Look through the material below. Copy every line with the string "manifold" in it.

──────

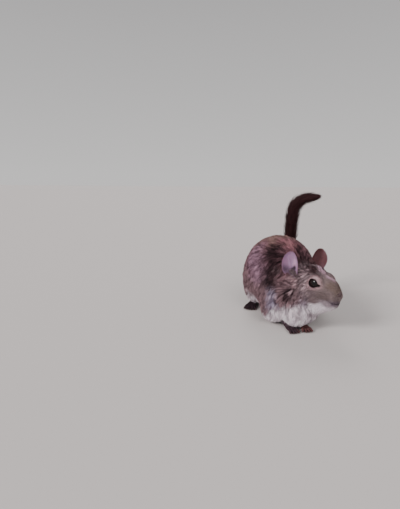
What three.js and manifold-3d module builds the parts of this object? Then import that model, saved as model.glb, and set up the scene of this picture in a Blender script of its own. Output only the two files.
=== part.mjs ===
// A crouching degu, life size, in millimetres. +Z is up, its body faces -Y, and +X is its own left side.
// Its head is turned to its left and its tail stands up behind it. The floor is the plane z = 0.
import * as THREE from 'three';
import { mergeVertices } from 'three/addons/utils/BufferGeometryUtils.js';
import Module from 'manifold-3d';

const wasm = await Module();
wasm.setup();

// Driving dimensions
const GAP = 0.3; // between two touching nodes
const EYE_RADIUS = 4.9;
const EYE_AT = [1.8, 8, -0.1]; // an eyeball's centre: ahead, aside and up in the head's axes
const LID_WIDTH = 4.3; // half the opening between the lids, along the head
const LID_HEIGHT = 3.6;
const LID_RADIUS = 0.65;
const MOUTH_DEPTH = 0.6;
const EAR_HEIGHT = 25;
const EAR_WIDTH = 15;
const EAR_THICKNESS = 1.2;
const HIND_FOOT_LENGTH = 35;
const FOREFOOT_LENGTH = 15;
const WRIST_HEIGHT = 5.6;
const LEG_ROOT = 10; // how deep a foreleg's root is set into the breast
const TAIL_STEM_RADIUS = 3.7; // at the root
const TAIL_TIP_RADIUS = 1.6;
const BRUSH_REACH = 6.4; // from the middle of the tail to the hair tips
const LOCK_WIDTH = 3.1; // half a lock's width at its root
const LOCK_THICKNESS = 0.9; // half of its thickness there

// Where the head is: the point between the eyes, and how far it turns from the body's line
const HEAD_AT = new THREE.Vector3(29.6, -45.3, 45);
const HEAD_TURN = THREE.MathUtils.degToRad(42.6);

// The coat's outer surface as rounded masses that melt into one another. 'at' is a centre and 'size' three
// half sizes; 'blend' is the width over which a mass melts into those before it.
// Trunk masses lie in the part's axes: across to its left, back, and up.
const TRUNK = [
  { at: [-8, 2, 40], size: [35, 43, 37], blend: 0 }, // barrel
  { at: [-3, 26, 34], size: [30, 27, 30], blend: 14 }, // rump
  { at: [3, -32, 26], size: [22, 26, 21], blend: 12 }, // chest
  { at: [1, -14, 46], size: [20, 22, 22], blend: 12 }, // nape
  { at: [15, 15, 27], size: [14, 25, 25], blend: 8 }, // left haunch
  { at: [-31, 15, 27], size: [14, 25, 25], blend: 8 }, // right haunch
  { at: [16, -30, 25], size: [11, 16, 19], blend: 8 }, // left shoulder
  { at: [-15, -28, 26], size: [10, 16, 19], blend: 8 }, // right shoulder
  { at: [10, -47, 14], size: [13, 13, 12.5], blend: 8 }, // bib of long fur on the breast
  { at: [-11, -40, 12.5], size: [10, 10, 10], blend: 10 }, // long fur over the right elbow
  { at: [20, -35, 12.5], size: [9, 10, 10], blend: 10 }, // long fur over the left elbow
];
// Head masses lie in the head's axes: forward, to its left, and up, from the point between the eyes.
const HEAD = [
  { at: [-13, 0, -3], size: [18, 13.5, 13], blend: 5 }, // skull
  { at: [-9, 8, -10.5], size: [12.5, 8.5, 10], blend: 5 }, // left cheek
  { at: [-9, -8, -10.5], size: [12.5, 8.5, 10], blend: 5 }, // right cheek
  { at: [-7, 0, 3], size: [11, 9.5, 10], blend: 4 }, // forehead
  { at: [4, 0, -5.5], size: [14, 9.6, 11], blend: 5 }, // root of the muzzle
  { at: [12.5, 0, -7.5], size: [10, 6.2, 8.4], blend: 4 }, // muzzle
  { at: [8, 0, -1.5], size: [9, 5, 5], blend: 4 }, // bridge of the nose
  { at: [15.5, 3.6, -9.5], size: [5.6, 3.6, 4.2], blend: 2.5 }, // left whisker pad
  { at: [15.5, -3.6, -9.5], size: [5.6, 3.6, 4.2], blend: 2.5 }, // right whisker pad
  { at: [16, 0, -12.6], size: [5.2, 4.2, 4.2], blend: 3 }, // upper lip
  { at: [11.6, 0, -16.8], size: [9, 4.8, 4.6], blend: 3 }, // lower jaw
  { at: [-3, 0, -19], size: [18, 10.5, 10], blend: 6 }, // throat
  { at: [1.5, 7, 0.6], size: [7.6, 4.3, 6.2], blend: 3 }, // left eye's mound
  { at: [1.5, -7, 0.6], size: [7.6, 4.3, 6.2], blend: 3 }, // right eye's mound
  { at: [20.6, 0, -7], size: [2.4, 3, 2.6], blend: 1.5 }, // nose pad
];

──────

_Answer to the problem_
What three.js and manifold-3d module builds the parts of this object? Then import that model, saved as model.glb, and set up the scene of this picture in a Blender script of its own. Output only the two files.
import Module from 'manifold-3d';